## Material provided
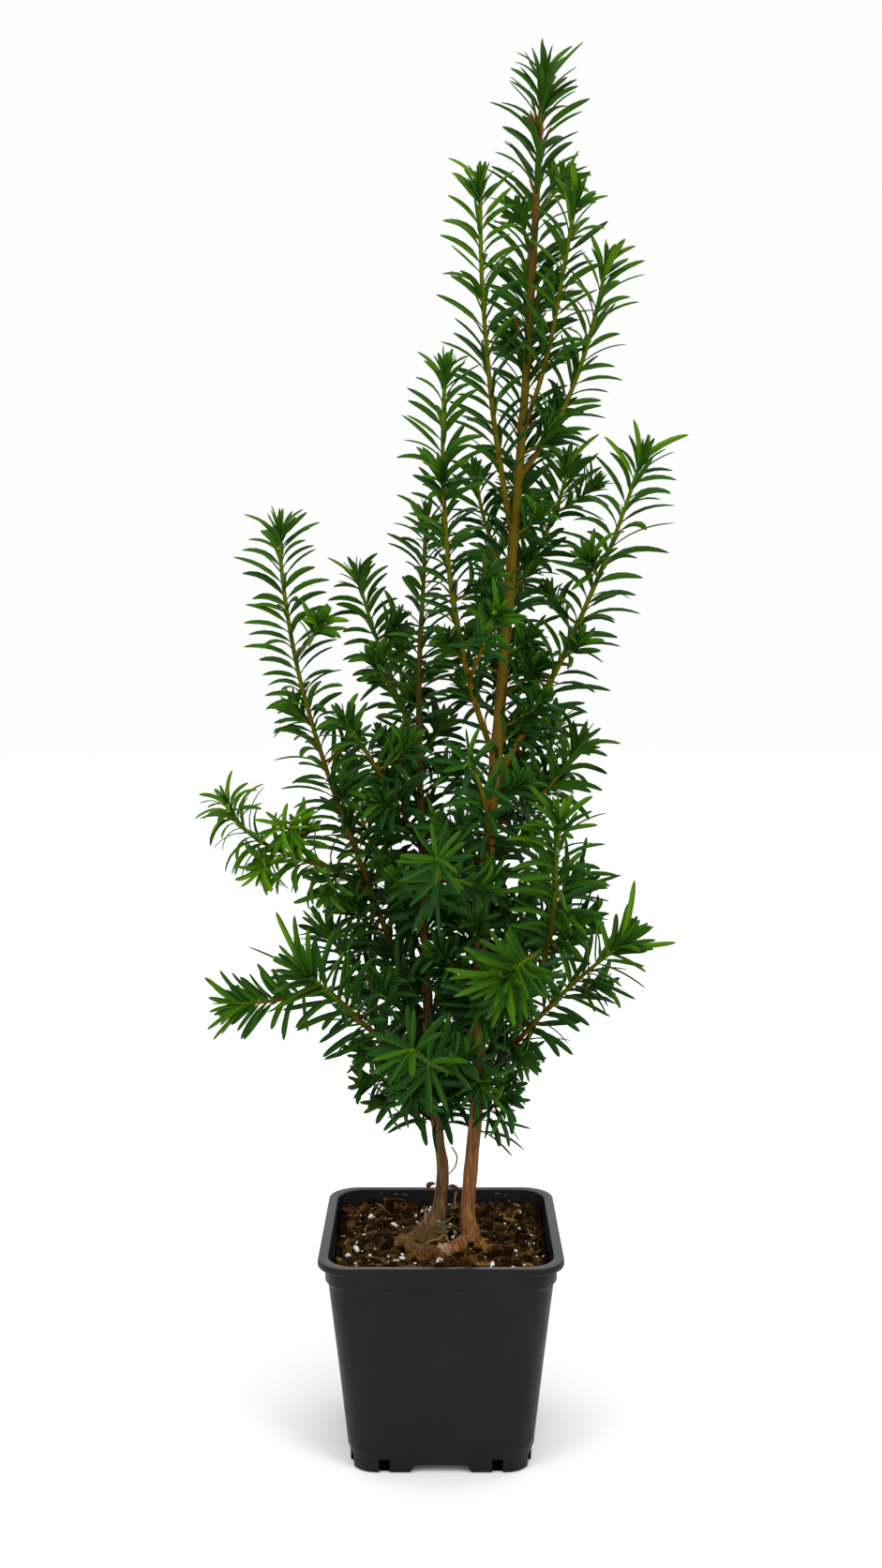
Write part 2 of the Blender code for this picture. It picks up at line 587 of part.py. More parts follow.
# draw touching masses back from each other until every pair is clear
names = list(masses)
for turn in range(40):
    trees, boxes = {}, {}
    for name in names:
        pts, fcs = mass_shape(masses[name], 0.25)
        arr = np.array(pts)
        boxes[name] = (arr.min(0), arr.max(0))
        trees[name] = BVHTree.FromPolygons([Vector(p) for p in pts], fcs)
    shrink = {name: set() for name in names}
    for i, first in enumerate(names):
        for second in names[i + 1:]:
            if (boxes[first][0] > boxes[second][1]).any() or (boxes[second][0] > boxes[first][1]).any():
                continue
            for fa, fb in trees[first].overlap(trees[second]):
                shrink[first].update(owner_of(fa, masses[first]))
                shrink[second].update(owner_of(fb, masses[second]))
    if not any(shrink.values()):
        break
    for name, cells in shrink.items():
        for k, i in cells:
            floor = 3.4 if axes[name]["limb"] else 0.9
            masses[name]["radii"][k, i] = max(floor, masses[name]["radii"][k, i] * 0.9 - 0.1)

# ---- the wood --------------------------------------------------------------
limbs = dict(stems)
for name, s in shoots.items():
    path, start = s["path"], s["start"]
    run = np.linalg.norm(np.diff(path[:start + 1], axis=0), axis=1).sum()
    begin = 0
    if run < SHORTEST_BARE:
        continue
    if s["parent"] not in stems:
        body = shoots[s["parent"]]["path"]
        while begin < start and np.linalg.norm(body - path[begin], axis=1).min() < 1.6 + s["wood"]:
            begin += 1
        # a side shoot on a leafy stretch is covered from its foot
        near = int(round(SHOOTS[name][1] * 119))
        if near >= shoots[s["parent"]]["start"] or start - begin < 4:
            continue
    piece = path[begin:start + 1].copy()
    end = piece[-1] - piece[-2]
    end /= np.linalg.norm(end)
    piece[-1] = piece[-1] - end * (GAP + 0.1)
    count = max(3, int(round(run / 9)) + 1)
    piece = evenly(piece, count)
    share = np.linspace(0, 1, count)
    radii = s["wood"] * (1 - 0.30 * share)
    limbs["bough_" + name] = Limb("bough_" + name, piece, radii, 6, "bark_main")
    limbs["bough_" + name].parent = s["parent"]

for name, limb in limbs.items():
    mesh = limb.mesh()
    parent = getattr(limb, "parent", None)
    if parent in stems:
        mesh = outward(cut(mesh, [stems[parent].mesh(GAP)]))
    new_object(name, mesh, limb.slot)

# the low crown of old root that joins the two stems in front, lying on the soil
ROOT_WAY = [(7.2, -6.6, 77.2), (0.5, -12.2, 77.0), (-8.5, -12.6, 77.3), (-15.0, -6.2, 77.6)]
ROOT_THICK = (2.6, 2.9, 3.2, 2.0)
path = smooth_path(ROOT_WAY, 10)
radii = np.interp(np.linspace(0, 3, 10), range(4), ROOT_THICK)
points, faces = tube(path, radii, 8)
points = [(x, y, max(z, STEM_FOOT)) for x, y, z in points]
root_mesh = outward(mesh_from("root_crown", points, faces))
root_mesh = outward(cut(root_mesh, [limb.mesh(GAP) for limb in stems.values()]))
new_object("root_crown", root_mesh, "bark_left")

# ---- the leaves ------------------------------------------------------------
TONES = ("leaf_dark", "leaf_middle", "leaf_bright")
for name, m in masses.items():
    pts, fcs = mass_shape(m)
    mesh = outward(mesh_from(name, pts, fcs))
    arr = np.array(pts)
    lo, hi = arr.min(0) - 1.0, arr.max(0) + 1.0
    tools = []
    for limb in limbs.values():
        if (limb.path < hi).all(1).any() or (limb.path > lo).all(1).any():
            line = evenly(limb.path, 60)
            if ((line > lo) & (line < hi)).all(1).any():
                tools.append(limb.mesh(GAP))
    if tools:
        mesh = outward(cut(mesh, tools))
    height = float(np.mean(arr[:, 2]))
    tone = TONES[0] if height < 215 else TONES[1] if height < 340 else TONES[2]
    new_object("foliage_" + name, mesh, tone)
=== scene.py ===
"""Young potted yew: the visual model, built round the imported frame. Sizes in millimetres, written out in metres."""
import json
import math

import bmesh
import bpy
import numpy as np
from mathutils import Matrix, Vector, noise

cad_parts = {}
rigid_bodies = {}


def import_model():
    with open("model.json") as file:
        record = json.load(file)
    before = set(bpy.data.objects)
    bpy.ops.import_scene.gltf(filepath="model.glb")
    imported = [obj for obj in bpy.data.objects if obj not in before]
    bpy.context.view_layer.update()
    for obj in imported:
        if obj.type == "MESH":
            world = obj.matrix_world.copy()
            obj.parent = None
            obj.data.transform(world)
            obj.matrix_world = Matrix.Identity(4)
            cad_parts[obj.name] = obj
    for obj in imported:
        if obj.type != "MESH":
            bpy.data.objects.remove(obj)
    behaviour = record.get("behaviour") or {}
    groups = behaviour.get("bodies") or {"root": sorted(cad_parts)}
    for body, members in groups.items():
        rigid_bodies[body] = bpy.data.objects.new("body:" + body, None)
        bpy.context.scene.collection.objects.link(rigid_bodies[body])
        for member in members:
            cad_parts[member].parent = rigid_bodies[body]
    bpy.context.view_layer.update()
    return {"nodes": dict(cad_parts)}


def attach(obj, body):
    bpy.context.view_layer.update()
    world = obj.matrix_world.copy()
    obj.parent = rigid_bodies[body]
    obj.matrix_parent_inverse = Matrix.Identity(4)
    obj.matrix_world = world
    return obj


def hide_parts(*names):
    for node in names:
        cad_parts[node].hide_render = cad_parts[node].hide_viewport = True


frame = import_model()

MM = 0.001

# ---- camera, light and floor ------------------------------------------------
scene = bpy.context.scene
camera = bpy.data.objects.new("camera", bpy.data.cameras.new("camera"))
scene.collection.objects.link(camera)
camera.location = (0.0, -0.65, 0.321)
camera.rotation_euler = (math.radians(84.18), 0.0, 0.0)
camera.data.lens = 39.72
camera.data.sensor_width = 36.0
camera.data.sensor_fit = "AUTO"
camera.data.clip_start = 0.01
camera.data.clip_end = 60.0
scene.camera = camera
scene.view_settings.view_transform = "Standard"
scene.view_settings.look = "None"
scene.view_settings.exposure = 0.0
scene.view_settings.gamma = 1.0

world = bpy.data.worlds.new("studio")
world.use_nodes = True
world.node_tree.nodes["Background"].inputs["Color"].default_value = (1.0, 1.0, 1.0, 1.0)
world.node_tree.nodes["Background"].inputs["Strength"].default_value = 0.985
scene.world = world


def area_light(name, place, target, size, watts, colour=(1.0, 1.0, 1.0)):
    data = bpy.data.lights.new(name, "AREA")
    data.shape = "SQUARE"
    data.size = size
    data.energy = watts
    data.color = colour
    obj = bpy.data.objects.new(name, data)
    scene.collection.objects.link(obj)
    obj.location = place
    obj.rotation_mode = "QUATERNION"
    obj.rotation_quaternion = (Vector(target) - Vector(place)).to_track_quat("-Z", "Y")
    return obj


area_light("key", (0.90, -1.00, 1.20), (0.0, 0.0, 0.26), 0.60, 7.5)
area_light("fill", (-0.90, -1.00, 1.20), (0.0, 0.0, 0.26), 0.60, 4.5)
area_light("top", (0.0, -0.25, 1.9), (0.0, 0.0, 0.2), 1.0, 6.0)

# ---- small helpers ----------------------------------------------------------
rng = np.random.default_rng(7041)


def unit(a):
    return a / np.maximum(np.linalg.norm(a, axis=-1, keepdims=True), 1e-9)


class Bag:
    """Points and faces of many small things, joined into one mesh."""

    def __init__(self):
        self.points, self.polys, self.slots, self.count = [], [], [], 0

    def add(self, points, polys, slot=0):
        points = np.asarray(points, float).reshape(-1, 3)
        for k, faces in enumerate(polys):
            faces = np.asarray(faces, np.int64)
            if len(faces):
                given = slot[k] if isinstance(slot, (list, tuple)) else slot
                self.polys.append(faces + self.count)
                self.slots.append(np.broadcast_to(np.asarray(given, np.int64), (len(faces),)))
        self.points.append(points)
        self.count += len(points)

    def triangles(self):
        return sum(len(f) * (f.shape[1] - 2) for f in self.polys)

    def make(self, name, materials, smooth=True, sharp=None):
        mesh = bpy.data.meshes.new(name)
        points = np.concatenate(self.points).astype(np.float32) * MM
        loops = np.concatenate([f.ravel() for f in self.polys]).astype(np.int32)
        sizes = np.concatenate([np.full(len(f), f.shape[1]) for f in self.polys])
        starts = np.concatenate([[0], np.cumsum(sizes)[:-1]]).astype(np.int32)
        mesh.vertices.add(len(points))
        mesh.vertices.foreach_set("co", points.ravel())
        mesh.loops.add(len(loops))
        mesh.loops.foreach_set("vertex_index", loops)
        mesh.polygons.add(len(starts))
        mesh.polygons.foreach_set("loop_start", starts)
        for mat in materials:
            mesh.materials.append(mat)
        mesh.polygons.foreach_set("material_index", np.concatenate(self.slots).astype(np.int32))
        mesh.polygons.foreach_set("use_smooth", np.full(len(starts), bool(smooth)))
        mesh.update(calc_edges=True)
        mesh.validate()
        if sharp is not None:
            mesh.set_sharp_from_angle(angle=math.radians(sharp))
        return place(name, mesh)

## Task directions
Write out a verbatim copy of the data, beginning with its first line and ending with the line that contains "i] * 0.9 - 0.1)".

## Solution to this exercise
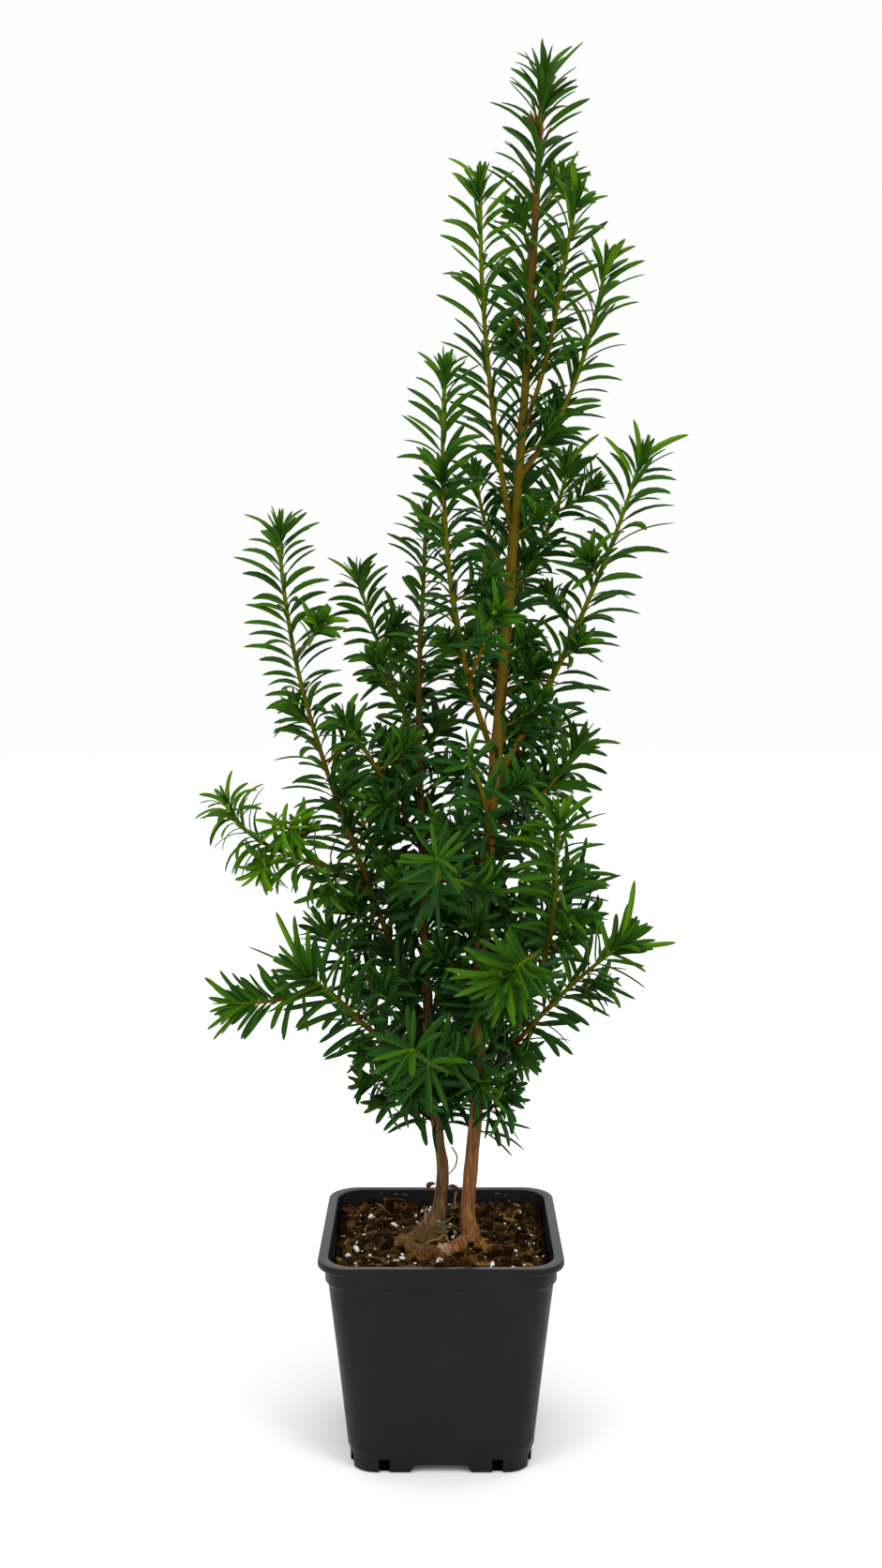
Write part 2 of the Blender code for this picture. It picks up at line 587 of part.py. More parts follow.
# draw touching masses back from each other until every pair is clear
names = list(masses)
for turn in range(40):
    trees, boxes = {}, {}
    for name in names:
        pts, fcs = mass_shape(masses[name], 0.25)
        arr = np.array(pts)
        boxes[name] = (arr.min(0), arr.max(0))
        trees[name] = BVHTree.FromPolygons([Vector(p) for p in pts], fcs)
    shrink = {name: set() for name in names}
    for i, first in enumerate(names):
        for second in names[i + 1:]:
            if (boxes[first][0] > boxes[second][1]).any() or (boxes[second][0] > boxes[first][1]).any():
                continue
            for fa, fb in trees[first].overlap(trees[second]):
                shrink[first].update(owner_of(fa, masses[first]))
                shrink[second].update(owner_of(fb, masses[second]))
    if not any(shrink.values()):
        break
    for name, cells in shrink.items():
        for k, i in cells:
            floor = 3.4 if axes[name]["limb"] else 0.9
            masses[name]["radii"][k, i] = max(floor, masses[name]["radii"][k, i] * 0.9 - 0.1)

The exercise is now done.